Find every line in the records below that holds the word "from", and copy it out.

* BEGIN Task data *

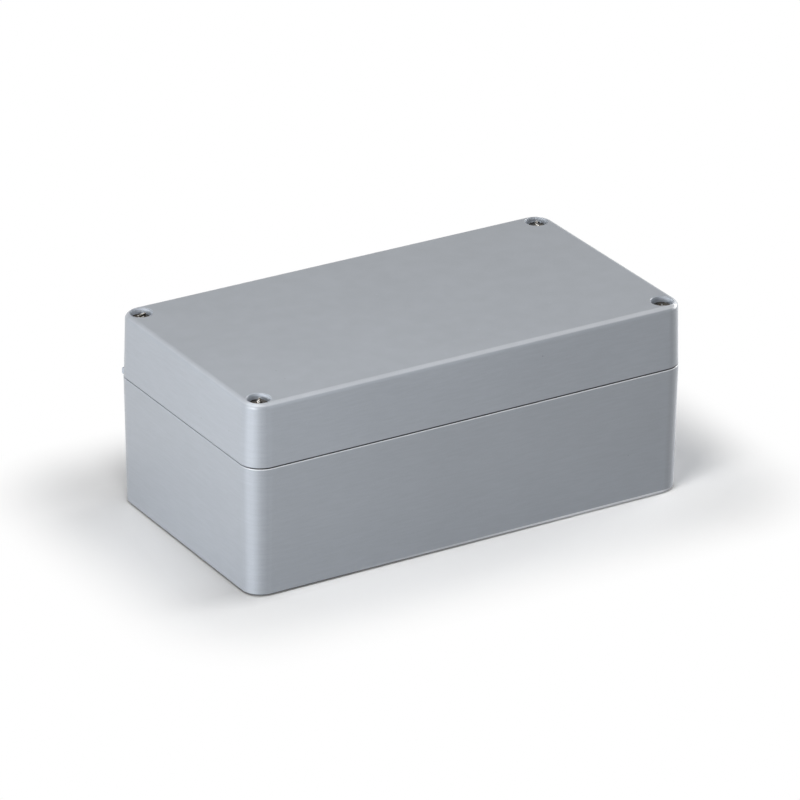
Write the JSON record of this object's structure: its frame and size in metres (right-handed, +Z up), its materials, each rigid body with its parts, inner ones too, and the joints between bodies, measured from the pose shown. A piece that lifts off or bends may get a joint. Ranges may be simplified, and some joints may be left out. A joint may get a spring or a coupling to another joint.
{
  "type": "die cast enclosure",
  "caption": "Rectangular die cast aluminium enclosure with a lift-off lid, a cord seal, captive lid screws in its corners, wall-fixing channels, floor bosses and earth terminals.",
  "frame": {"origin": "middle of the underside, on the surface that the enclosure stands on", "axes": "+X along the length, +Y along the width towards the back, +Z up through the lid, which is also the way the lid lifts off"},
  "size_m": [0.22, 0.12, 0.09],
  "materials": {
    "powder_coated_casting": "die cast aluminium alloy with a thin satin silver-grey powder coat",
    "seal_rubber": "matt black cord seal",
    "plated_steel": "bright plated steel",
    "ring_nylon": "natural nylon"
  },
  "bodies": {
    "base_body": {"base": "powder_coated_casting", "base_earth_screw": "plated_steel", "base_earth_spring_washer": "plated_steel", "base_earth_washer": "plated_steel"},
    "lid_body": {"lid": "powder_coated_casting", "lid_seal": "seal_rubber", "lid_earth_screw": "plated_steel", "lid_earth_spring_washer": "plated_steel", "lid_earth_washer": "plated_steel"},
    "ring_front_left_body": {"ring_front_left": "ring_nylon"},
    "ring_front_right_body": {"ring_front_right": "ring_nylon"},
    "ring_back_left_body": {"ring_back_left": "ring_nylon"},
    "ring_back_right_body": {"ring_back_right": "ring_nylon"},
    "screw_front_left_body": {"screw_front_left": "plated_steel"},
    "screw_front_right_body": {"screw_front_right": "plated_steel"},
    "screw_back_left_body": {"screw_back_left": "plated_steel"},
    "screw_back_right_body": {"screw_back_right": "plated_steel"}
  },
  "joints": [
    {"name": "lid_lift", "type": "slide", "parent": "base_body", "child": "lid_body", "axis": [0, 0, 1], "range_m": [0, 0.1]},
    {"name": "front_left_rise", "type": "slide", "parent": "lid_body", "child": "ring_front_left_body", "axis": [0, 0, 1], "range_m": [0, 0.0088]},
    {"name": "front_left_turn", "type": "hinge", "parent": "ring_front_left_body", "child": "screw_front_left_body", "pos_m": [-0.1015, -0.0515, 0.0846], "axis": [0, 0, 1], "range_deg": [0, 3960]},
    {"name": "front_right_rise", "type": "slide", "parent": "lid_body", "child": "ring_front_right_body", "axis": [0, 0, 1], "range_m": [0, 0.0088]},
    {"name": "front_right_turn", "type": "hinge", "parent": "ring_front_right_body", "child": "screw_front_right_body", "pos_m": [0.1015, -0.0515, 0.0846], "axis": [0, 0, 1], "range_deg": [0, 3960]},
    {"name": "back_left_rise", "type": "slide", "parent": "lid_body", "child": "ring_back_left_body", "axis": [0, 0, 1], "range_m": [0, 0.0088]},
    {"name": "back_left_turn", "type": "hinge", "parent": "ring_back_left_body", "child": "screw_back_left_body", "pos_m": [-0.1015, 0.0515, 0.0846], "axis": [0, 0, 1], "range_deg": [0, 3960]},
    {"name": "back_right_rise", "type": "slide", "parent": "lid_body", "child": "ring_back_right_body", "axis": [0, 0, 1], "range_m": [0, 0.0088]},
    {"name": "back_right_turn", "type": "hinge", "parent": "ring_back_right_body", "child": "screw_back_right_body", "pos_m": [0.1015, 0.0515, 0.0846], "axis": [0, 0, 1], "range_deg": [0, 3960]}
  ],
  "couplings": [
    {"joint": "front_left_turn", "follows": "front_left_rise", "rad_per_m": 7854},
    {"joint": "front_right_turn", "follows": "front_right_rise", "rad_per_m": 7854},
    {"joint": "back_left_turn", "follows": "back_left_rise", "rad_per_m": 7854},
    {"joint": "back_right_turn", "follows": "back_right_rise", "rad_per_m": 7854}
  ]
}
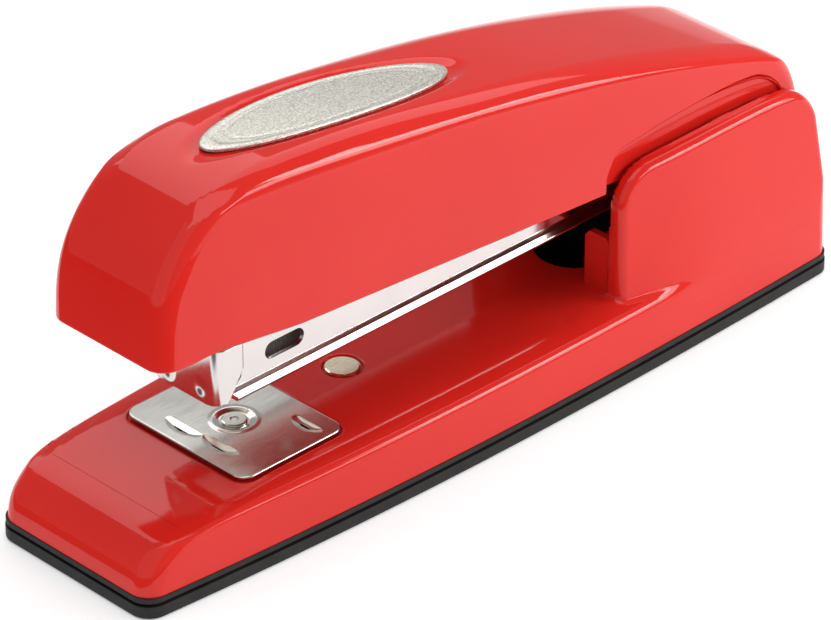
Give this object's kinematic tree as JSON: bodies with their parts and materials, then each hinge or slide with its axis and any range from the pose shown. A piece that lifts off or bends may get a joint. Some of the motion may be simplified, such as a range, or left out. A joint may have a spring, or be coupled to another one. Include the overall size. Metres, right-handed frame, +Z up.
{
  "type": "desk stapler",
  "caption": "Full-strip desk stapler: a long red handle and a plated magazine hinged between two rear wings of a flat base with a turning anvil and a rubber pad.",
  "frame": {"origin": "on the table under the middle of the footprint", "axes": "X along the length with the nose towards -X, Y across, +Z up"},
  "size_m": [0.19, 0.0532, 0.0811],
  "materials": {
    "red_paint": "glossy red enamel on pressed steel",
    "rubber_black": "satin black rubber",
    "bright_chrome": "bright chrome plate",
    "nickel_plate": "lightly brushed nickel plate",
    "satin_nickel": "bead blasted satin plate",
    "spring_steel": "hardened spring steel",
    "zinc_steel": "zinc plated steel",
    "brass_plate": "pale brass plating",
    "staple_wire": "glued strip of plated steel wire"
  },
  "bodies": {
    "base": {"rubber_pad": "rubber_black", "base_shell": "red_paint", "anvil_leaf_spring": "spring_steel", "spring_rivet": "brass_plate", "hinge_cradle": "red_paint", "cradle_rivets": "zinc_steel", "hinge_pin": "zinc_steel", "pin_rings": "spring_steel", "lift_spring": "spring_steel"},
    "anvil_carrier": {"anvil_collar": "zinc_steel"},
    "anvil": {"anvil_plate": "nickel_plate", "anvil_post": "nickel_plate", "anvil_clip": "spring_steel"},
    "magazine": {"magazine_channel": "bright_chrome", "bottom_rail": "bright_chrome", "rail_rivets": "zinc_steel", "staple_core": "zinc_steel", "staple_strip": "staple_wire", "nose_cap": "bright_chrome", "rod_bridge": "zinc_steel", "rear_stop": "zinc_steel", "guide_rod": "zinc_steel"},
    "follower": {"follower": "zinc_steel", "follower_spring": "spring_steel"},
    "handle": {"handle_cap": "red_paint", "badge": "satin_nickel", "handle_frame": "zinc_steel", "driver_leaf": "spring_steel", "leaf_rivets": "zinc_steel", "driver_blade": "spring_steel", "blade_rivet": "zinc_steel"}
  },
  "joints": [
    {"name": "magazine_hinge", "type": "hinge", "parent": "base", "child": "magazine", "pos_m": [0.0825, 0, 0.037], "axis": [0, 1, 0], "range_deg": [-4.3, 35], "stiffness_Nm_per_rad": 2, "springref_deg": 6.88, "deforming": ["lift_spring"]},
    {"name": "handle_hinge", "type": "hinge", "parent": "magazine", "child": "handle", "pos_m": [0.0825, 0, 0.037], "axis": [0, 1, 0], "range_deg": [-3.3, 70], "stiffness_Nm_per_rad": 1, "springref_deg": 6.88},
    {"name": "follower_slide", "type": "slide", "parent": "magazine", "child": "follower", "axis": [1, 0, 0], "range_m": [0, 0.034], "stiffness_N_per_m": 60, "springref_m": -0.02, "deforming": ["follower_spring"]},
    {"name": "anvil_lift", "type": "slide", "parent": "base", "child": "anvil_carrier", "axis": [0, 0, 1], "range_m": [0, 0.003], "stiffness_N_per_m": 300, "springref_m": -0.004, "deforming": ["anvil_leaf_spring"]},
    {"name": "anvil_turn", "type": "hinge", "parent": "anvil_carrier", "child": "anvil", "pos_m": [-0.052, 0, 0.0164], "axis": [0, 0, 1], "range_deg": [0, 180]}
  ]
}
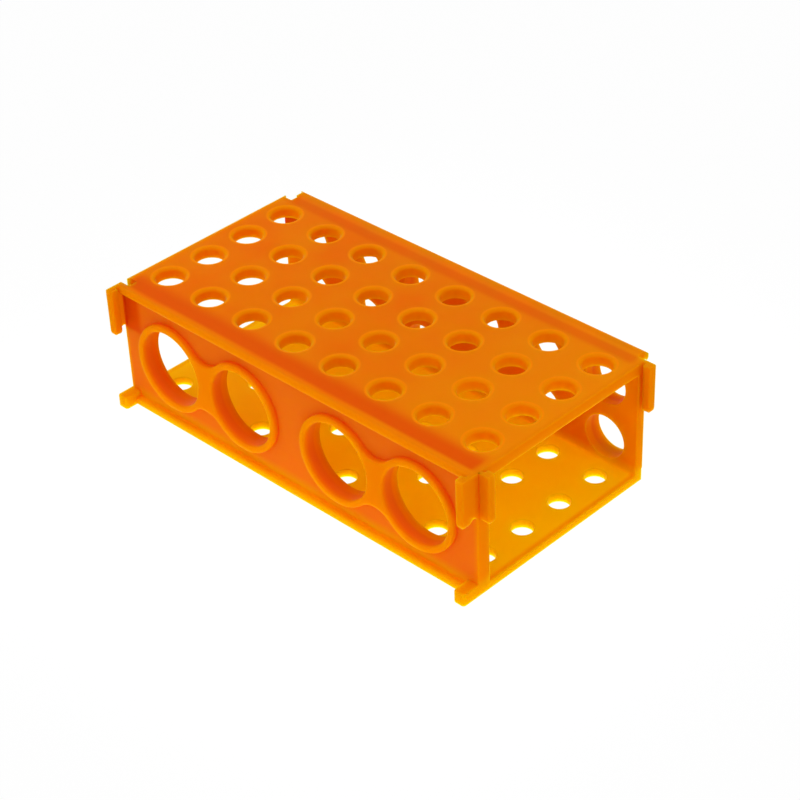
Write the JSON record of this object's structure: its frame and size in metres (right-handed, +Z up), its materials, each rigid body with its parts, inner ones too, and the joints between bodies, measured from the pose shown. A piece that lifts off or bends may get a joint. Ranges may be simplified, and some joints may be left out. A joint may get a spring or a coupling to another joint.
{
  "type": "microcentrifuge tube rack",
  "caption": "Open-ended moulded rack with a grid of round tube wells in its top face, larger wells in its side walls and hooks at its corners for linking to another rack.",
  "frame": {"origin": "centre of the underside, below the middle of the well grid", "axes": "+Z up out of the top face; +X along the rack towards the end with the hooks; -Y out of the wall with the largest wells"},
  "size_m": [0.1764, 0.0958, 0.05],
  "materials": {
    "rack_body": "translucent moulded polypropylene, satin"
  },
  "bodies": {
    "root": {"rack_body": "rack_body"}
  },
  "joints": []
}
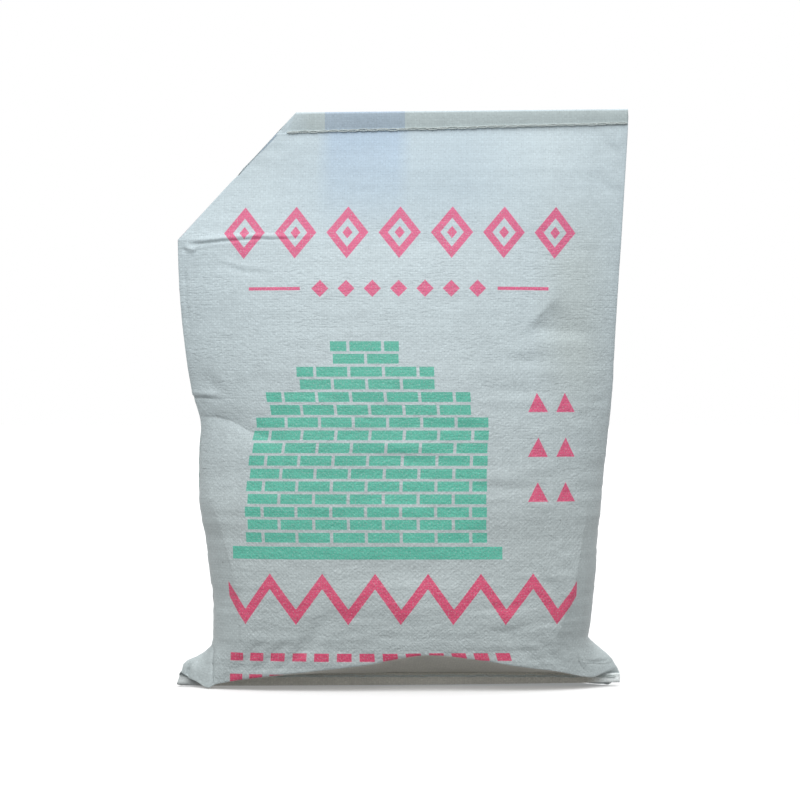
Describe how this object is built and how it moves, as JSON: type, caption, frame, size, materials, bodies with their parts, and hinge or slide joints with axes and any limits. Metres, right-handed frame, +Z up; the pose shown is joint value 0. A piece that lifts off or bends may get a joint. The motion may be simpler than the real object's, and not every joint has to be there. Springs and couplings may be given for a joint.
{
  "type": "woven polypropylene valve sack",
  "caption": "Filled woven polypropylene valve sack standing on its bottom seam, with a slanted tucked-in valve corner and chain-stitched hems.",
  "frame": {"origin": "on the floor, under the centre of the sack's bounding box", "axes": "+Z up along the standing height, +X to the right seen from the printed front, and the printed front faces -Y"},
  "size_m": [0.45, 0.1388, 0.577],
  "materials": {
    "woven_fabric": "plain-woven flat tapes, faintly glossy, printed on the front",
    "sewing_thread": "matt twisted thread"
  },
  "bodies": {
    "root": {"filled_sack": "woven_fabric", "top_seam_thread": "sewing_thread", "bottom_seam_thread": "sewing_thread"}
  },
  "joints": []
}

* END Task data *

Complete output
Write the JSON record of this object's structure: its frame and size in metres (right-handed, +Z up), its materials, each rigid body with its parts, inner ones too, and the joints between bodies, measured from the pose shown. A piece that lifts off or bends may get a joint. Ranges may be simplified, and some joints may be left out. A joint may get a spring or a coupling to another joint.
Give this object's kinematic tree as JSON: bodies with their parts and materials, then each hinge or slide with its axis and any range from the pose shown. A piece that lifts off or bends may get a joint. Some of the motion may be simplified, such as a range, or left out. A joint may have a spring, or be coupled to another one. Include the overall size. Metres, right-handed frame, +Z up.
Write the JSON record of this object's structure: its frame and size in metres (right-handed, +Z up), its materials, each rigid body with its parts, inner ones too, and the joints between bodies, measured from the pose shown. A piece that lifts off or bends may get a joint. Ranges may be simplified, and some joints may be left out. A joint may get a spring or a coupling to another joint.
  "frame": {"origin": "on the floor, under the centre of the sack's bounding box", "axes": "+Z up along the standing height, +X to the right seen from the printed front, and the printed front faces -Y"},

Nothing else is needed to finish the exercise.